Working with data infrastructures within an organization might be relevant even if you are using third-party solutions that promise to do all of this for you. Creating and managing these infrastructures falls under the umbrella of data engineering.

If you use a tool like Google Analytics 4, chances are that you can get all of your data-related work done within its user interface.

However, tools always have an idiosyncratic approach to organizing the data you send to them (schemas were discussed in the previous Topic). What if this approach doesn’t match what your organization requires? What if you want to join the data produced by this third-party service with other data your organization generates and processes?

Whether it’s storing the data in a data warehouse for storage or infrequent exploration, whether it’s forwarding the data to enrichment and validation pipelines, whether it’s joining the data with other data sources, or whether it’s just taking full control of the data with proprietary mechanisms – these types of data infrastructures are commonplace and fairly inexpensive to build and maintain.

As a technical marketer, the terminology and concepts you’ll learn about in this Topic are fundamental to any data-oriented process within an organization. Particularly in digital marketing, you’ll frequently end up working with multiple data sources. These data sources need to converge somehow to give you a comprehensive understanding of data efforts in your organization.

Data infrastructure

Data infrastructure refers to the hardware (virtual or physical) that forms the backbone of the organization’s data practices. It also comprises software that runs on these services and provides the technological framework for handling the data flows.

Example

A data engineer might be tasked with building a system for pulling data from Google Analytics 4 and patching it into the organization’s data pipelines to join it with other data sources. This is a common use case when you want to see, for example, how user interactions with your Google Ads campaign correlate with other activities on your website measured with GA4.

Think of data infrastructure thus as the actual nuts and bolts of the pipeline itself. It determines the applications you’ll need to deploy, the virtual machines you’ll need to rent, the disk space you’ll need to reserve for storage, the firewalls and encryption you’ll need to establish for networking, and the maintenance processes you’ll need to observe.

Deep Dive

Components of a Google Analytics 4 data pipeline

With your Google Analytics 4 data, you could build a simple pipeline in a cloud platform with these components.

  1. Building a scheduler mechanism for pulling data from Google Analytics 4 periodically (daily, for example).
  2. Utilizing virtual computation resources for transforming this data so that it no longer uses the Google Analytics 4 schema but is instead flattened or turned into a bunch of relational data tables to match what the organization uses elsewhere.
  3. Setting up storage systems at each juncture. Data might need to be stored at different parts of the pipeline for different purposes. 
  4. Ensuring that networking resources are utilized to allow the data to be transported from one system to the next securely and efficiently.
  5. Configuring integration platforms that make the data available in real-time (row-by-row as the data comes in) and in batches (periodic dumps of the full data set).
  6. Constant engineering of the system for efficiency, availability, security, and latency.

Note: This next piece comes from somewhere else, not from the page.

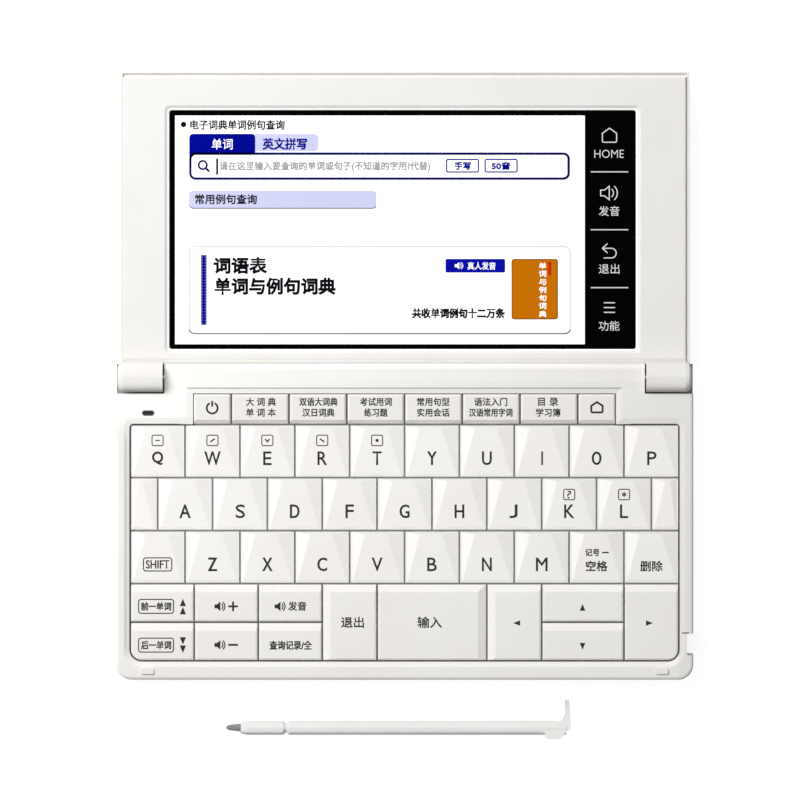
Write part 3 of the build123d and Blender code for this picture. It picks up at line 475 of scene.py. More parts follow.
moulded("pearl_cover", (238, 236, 232), (234, 231, 227), 0.42, lean=0.6,
        tones=((LID_BACK, (222, 220, 216)),), **LACQUER)
moulded("pearl_bezel", (236, 234, 231), (232, 230, 226), 0.4,
        **dict(LACQUER, coat_roughness=0.22, bump_mm=0.0012))
moulded("keycap_plastic", (240, 238, 234), (237, 234, 230), 0.45, edge=(252, 251, 249), **FACETED)
moulded("letter_plastic", (249, 247, 243), (246, 243, 239), 0.45, edge=(254, 253, 251), **FACETED)
moulded("top_key_plastic", (237, 235, 231), (234, 231, 227), 0.45, edge=(244, 243, 240),
        edge_share=0.7, **KEY_SATIN)
moulded("stylus_plastic", (242, 241, 239), (238, 237, 235), 0.3, edge=(250, 250, 249),
        specular=0.25, coat=0.15, coat_roughness=0.2, bump_mm=0.001, dust=0.04, lean=0.7)
moulded("stylus_tip_nylon", (140, 140, 142), (128, 128, 130), 0.5, edge=(162, 162, 162), dust=0.05)
print(len(FINISHES), "finishes")

# %% Glass, printed colours and what lies behind
moulded("black_glass", (2, 2, 2), (1, 1, 1), 0.06, edge=(24, 26, 27), edge_share=0.6,
        edge_mm=0.1, specular=0.01, bump_mm=0.0, dust=0.0, smear=0.12, rough_spread=0.02)
moulded("display_back", (150, 152, 154), (132, 134, 137), 0.35, metallic=0.8, dust=0.1,
        grain=1.5, edge=(180, 182, 184))
moulded("pin_steel", (190, 190, 188), (170, 170, 168), 0.28, metallic=1.0, dust=0.0,
        grain=6.0, bump_mm=0.002, edge=(220, 220, 218))
moulded("foot_rubber", (58, 58, 58), (44, 44, 44), 0.8, bump_mm=0.02, dust=0.35, grain=3.0,
        edge=(80, 80, 80))
moulded("mat_silicone", (240, 238, 233), (232, 230, 225), 0.6, bump_mm=0.006, dust=0.0)
moulded("gap_rib", (140, 138, 134), (134, 132, 128), 0.6, bump_mm=0.003, dust=0.0)
moulded("board_laminate", (24, 92, 58), (16, 74, 46), 0.35, coat=0.5, bump_mm=0.01,
        grain=1.8, dust=0.15, edge=(190, 170, 110))
moulded("battery_film", (150, 154, 158), (126, 130, 134), 0.4, metallic=0.6, grain=1.0,
        bump_mm=0.02, dust=0.1)
moulded("speaker_frame", (40, 40, 42), (28, 28, 30), 0.55, bump_mm=0.008, dust=0.2,
        edge=(90, 90, 92))
moulded("line_shade", (92, 90, 87), (84, 82, 80), 0.6, bump_mm=0.002, dust=0.0, edge_share=0.0)
moulded("legend_ink", (20, 20, 21), (14, 14, 15), 0.6, bump_mm=0.002, dust=0.05, edge_share=0.0)
print(len(FINISHES), "finishes")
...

There are lots of different tools for all these different parts of the pipeline, and all the major cloud services offer proprietary solutions for these, too. 

A relatively easy way to get started is to use the automatic export of Google Analytics 4 data to Google BigQuery with a simple data management system like Dataform to help build and develop transformations.

Data architecture

While data infrastructure is more concerned with how the physical environments for data services are built, data architecture is about the high-level structuring of data to meet the needs of the organization.

Example

When data is stored at any given time, it needs to be stored in some format. Determining the naming conventions for files and how they are logically ordered in a file system is an important part of data architecture.

Similarly, defining the data model for the data in terms of what columns, keys, and value types the data should be aligned with is an architectural effort that requires quite a bit of planning.

Data architecture is thus concerned with how the data is structured and ordered at different parts of the pipeline. It defines the quality of the data as it passes through different junctions, it outlines the governance conditions for the data, it establishes how the data flows between different services, and it overlaps with data infrastructure in terms of making sure the data is stored and processed in optimal and scalable ways.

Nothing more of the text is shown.